━━━━━ TASK MATERIAL ━━━━━
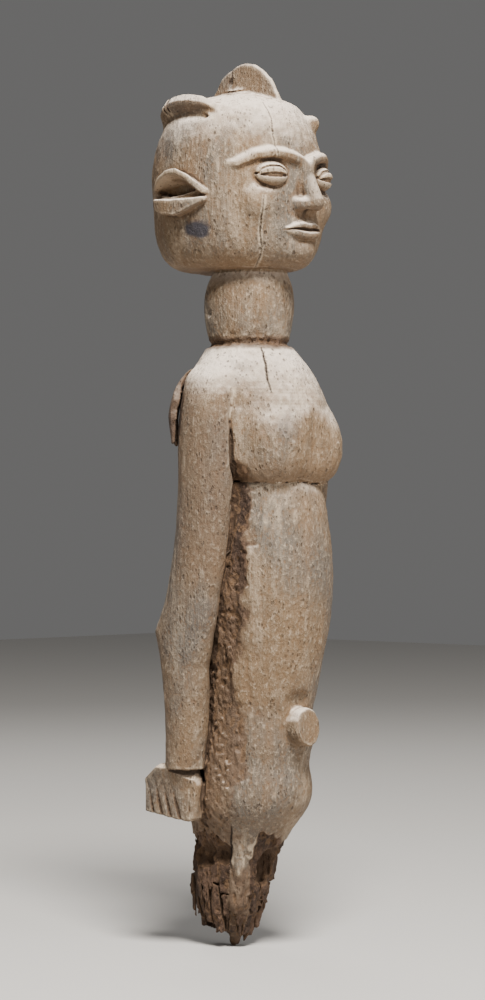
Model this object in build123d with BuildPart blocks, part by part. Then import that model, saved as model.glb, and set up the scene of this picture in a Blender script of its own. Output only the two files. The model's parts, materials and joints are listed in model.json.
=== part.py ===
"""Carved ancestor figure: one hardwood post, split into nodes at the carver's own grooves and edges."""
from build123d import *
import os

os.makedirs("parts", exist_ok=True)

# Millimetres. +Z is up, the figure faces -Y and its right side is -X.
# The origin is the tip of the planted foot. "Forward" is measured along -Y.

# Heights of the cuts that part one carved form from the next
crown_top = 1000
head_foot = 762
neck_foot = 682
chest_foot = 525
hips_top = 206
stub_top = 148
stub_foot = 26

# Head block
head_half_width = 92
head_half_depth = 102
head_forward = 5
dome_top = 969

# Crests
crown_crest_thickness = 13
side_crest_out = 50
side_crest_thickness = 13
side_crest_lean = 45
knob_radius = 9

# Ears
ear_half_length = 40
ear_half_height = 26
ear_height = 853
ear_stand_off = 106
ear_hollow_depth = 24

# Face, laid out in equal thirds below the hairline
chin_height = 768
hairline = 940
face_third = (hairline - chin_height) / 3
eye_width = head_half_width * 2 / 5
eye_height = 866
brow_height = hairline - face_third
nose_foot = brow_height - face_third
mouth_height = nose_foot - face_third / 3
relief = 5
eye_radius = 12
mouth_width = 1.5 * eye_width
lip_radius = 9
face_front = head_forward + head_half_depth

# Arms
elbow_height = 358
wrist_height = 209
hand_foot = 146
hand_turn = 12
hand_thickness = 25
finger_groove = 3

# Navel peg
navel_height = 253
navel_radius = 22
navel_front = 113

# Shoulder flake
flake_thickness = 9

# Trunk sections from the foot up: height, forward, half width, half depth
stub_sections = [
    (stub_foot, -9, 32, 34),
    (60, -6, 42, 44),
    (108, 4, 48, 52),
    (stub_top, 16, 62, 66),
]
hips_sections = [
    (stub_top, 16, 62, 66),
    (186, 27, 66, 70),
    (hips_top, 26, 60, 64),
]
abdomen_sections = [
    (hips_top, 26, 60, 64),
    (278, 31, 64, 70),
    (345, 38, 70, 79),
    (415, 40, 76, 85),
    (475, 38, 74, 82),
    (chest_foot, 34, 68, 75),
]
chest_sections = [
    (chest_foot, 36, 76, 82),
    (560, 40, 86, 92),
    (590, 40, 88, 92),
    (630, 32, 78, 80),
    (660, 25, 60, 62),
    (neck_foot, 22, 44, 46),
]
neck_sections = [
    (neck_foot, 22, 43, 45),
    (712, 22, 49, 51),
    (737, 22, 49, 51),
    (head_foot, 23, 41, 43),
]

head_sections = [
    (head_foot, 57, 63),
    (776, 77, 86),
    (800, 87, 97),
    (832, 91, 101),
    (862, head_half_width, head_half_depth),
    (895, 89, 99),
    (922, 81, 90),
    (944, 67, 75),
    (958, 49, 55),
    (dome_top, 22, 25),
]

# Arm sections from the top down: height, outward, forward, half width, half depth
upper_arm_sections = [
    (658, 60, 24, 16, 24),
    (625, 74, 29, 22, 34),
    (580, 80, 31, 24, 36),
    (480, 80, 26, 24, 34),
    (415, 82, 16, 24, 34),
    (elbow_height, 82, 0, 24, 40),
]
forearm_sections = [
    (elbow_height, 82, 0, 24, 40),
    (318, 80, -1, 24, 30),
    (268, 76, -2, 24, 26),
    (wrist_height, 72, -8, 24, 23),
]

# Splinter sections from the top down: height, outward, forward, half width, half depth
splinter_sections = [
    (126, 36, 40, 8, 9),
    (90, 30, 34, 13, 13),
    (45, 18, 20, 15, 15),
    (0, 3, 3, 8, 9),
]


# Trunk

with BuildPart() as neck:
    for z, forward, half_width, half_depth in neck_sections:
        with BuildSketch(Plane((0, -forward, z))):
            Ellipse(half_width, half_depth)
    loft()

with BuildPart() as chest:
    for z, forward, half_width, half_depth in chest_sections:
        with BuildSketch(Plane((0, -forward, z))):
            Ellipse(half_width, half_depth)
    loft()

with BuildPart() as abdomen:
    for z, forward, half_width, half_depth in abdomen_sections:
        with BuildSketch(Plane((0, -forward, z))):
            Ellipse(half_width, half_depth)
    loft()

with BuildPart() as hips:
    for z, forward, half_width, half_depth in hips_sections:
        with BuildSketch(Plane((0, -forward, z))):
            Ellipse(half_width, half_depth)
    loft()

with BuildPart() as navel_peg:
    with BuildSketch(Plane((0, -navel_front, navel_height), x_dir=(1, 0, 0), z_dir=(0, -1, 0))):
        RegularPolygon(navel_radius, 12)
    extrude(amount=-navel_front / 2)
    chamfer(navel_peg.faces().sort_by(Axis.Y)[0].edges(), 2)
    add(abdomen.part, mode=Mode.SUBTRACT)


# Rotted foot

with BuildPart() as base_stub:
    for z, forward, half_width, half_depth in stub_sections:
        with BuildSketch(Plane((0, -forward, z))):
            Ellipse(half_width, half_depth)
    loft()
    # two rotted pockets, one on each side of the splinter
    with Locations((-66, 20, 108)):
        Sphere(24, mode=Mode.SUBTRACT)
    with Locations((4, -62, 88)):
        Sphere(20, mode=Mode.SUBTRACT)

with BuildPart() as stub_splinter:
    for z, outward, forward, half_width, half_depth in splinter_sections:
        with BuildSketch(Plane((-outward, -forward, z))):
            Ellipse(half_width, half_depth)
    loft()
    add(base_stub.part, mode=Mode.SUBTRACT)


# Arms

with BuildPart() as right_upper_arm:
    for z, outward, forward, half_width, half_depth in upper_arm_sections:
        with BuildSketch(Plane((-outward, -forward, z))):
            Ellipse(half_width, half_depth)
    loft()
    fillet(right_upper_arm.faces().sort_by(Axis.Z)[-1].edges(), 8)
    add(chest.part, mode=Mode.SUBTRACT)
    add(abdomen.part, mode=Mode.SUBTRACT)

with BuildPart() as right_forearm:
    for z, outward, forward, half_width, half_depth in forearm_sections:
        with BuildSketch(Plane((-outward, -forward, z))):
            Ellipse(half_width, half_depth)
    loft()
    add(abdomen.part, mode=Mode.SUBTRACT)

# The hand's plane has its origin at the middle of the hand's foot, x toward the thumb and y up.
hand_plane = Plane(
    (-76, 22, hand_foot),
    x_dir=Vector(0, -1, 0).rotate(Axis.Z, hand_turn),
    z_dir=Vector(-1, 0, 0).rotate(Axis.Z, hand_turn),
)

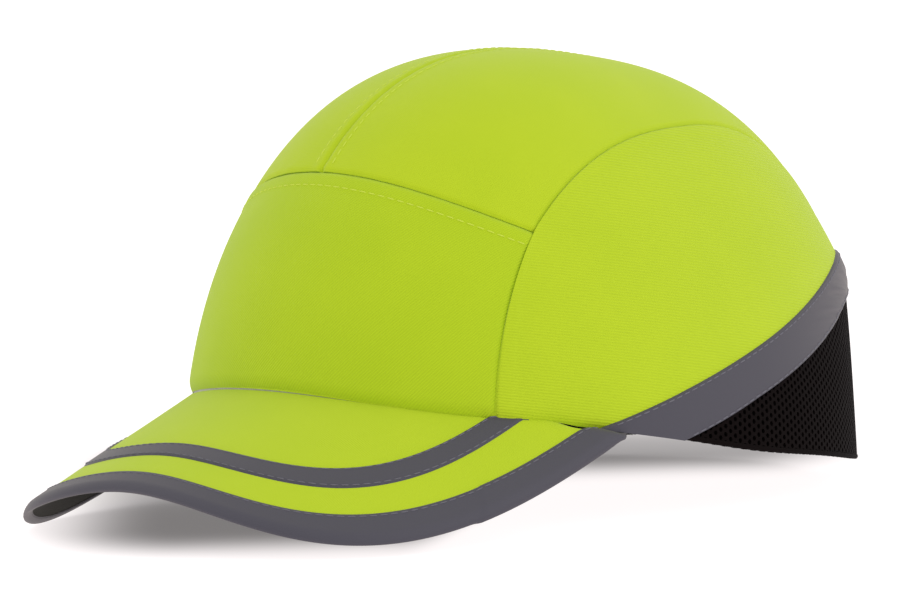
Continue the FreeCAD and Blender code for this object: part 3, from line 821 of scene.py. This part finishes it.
━━━━━
## [YOUR TASK]
Please return every line from the first one in the records above down to the line containing "face_front = head_forward + head_half_depth", including both, exactly as written and nothing more.

## [ANSWER FOR THIS EXERCISE]
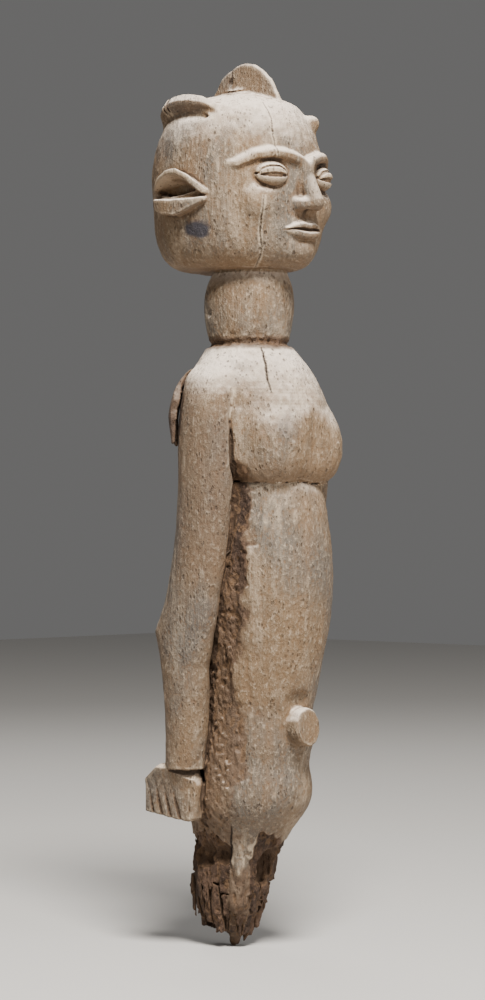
Model this object in build123d with BuildPart blocks, part by part. Then import that model, saved as model.glb, and set up the scene of this picture in a Blender script of its own. Output only the two files. The model's parts, materials and joints are listed in model.json.
=== part.py ===
"""Carved ancestor figure: one hardwood post, split into nodes at the carver's own grooves and edges."""
from build123d import *
import os

os.makedirs("parts", exist_ok=True)

# Millimetres. +Z is up, the figure faces -Y and its right side is -X.
# The origin is the tip of the planted foot. "Forward" is measured along -Y.

# Heights of the cuts that part one carved form from the next
crown_top = 1000
head_foot = 762
neck_foot = 682
chest_foot = 525
hips_top = 206
stub_top = 148
stub_foot = 26

# Head block
head_half_width = 92
head_half_depth = 102
head_forward = 5
dome_top = 969

# Crests
crown_crest_thickness = 13
side_crest_out = 50
side_crest_thickness = 13
side_crest_lean = 45
knob_radius = 9

# Ears
ear_half_length = 40
ear_half_height = 26
ear_height = 853
ear_stand_off = 106
ear_hollow_depth = 24

# Face, laid out in equal thirds below the hairline
chin_height = 768
hairline = 940
face_third = (hairline - chin_height) / 3
eye_width = head_half_width * 2 / 5
eye_height = 866
brow_height = hairline - face_third
nose_foot = brow_height - face_third
mouth_height = nose_foot - face_third / 3
relief = 5
eye_radius = 12
mouth_width = 1.5 * eye_width
lip_radius = 9
face_front = head_forward + head_half_depth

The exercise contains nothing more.